---- DATASET ROWS
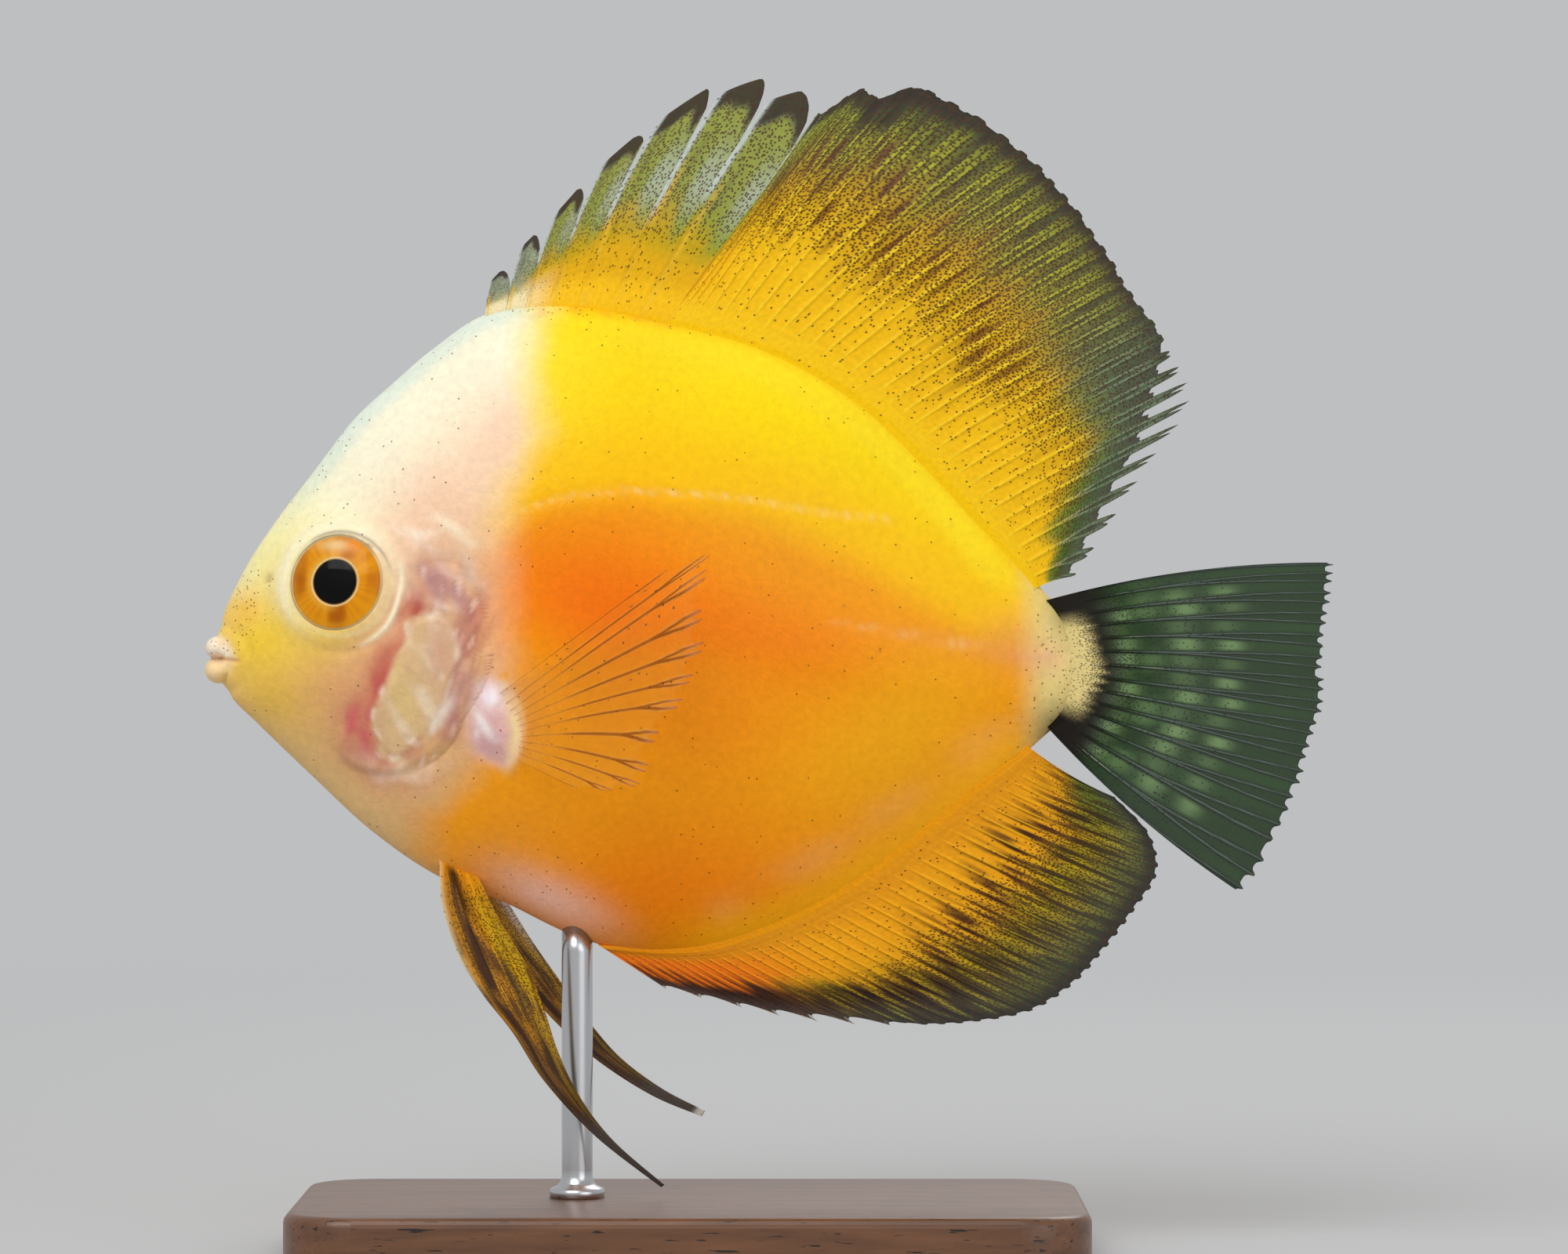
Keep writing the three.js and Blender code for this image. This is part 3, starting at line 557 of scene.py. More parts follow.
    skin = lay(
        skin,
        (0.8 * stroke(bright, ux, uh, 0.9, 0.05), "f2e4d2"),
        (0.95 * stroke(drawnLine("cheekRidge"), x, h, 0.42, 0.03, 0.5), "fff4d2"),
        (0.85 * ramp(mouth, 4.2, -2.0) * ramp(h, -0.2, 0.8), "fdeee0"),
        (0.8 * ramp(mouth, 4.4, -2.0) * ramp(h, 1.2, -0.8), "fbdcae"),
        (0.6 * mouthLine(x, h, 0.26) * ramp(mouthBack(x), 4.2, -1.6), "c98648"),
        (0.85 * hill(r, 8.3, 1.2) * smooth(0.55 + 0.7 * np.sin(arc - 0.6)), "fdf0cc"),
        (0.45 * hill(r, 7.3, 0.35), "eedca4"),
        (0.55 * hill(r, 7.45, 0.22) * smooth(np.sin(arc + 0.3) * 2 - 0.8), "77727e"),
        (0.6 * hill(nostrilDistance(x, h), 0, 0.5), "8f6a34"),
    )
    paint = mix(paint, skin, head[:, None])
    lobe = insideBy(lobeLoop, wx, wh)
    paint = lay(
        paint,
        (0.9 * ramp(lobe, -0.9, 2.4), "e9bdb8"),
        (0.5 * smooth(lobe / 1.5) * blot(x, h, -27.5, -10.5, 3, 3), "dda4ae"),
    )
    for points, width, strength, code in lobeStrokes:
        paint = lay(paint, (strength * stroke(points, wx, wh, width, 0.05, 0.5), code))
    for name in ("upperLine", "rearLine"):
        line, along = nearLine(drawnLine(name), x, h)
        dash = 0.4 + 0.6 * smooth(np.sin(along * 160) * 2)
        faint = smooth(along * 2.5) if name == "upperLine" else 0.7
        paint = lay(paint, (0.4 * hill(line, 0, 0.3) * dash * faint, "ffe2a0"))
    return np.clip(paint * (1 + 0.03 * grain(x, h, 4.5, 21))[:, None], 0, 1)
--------
---- DATASET ROWS
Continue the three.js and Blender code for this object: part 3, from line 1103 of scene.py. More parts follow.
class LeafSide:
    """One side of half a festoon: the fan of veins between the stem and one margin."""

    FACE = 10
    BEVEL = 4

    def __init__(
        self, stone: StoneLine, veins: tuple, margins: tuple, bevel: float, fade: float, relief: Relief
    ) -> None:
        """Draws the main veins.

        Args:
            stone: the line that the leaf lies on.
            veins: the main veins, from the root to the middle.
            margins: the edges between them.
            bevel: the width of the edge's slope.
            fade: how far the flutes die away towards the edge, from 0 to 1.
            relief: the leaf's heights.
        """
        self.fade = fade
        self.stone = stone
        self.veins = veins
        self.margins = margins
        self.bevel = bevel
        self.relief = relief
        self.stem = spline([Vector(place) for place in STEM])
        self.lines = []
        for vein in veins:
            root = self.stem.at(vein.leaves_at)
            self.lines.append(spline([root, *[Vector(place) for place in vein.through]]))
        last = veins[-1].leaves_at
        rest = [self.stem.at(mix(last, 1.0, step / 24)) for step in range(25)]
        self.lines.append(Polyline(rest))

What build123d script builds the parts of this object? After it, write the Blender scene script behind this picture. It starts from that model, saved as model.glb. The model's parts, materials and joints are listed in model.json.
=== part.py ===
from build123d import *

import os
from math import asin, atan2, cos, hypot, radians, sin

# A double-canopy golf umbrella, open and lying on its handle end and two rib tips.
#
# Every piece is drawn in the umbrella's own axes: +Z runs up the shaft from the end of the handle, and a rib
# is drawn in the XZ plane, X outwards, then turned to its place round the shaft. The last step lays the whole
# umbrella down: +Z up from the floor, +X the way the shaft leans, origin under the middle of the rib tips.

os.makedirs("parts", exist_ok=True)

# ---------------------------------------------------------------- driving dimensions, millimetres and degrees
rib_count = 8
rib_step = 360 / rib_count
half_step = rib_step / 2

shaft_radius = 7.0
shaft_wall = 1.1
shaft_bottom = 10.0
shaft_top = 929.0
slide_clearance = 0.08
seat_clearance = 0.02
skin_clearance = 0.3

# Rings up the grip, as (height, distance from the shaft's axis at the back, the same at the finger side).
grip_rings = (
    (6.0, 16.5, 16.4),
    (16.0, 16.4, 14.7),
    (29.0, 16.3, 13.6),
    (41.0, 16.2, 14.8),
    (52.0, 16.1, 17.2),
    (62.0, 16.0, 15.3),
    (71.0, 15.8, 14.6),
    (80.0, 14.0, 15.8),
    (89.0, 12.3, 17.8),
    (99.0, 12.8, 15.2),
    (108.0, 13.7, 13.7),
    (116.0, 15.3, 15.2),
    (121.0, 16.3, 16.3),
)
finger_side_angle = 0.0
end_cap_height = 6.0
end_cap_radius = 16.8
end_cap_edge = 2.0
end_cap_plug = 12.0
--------
---- DATASET ROWS
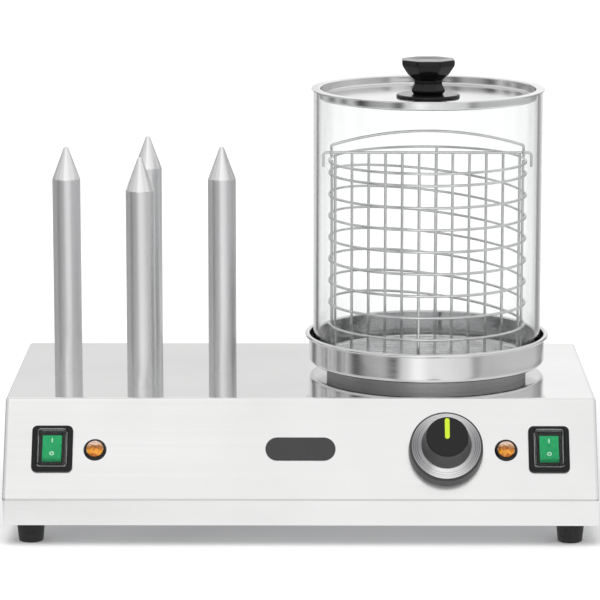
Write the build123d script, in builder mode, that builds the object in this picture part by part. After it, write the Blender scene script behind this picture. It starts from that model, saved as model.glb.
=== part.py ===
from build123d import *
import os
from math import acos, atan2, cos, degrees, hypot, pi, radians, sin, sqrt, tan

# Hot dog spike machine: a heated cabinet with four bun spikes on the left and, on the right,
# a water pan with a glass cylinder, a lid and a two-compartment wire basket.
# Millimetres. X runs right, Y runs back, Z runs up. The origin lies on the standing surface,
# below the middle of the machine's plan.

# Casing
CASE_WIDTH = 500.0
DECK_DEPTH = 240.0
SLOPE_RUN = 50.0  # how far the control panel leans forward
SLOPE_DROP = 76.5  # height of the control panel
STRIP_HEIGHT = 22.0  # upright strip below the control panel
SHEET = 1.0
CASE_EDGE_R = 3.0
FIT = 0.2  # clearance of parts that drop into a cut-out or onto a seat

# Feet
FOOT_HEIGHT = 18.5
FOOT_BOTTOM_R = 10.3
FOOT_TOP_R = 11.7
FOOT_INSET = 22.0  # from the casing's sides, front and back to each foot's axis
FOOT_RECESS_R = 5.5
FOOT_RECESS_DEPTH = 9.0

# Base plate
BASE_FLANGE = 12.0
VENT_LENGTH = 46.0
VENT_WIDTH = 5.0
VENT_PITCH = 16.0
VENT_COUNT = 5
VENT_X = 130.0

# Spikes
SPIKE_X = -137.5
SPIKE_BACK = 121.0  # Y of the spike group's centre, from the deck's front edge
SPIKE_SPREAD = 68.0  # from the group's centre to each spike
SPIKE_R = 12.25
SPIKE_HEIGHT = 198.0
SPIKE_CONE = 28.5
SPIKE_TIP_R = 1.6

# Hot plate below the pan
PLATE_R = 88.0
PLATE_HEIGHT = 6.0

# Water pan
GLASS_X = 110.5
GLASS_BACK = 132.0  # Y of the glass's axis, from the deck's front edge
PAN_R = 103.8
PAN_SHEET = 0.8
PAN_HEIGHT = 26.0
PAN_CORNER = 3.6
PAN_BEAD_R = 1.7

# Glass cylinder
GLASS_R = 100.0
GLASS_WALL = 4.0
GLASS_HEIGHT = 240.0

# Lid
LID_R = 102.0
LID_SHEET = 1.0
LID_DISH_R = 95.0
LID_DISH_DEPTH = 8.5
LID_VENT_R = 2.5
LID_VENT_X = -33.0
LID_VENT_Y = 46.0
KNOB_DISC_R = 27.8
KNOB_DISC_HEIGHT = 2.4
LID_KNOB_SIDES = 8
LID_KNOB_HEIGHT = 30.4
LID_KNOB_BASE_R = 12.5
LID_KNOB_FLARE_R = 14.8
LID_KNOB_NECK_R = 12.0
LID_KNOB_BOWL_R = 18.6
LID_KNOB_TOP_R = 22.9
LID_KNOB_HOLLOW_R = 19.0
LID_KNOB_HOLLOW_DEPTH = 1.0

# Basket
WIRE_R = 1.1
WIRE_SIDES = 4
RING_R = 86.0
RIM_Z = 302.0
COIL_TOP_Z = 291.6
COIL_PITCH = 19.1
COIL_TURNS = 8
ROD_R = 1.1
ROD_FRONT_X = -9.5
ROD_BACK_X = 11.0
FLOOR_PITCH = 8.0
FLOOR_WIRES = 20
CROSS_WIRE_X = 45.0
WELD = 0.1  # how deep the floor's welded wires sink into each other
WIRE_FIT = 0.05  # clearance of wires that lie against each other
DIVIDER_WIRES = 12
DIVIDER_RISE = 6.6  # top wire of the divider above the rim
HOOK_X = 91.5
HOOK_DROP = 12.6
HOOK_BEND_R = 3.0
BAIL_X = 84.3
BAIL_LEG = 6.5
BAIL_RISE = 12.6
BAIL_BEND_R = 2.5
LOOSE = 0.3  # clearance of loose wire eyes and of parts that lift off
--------
**STATED EXERCISE**. Begin with the line containing "Write the build123d" and end with the line containing "sin, sqrt, tan"; repeat every line from start to finish exactly, and nothing outside them.

**EXPECTED OUTPUT**.
Write the build123d script, in builder mode, that builds the object in this picture part by part. After it, write the Blender scene script behind this picture. It starts from that model, saved as model.glb.
=== part.py ===
from build123d import *
import os
from math import acos, atan2, cos, degrees, hypot, pi, radians, sin, sqrt, tan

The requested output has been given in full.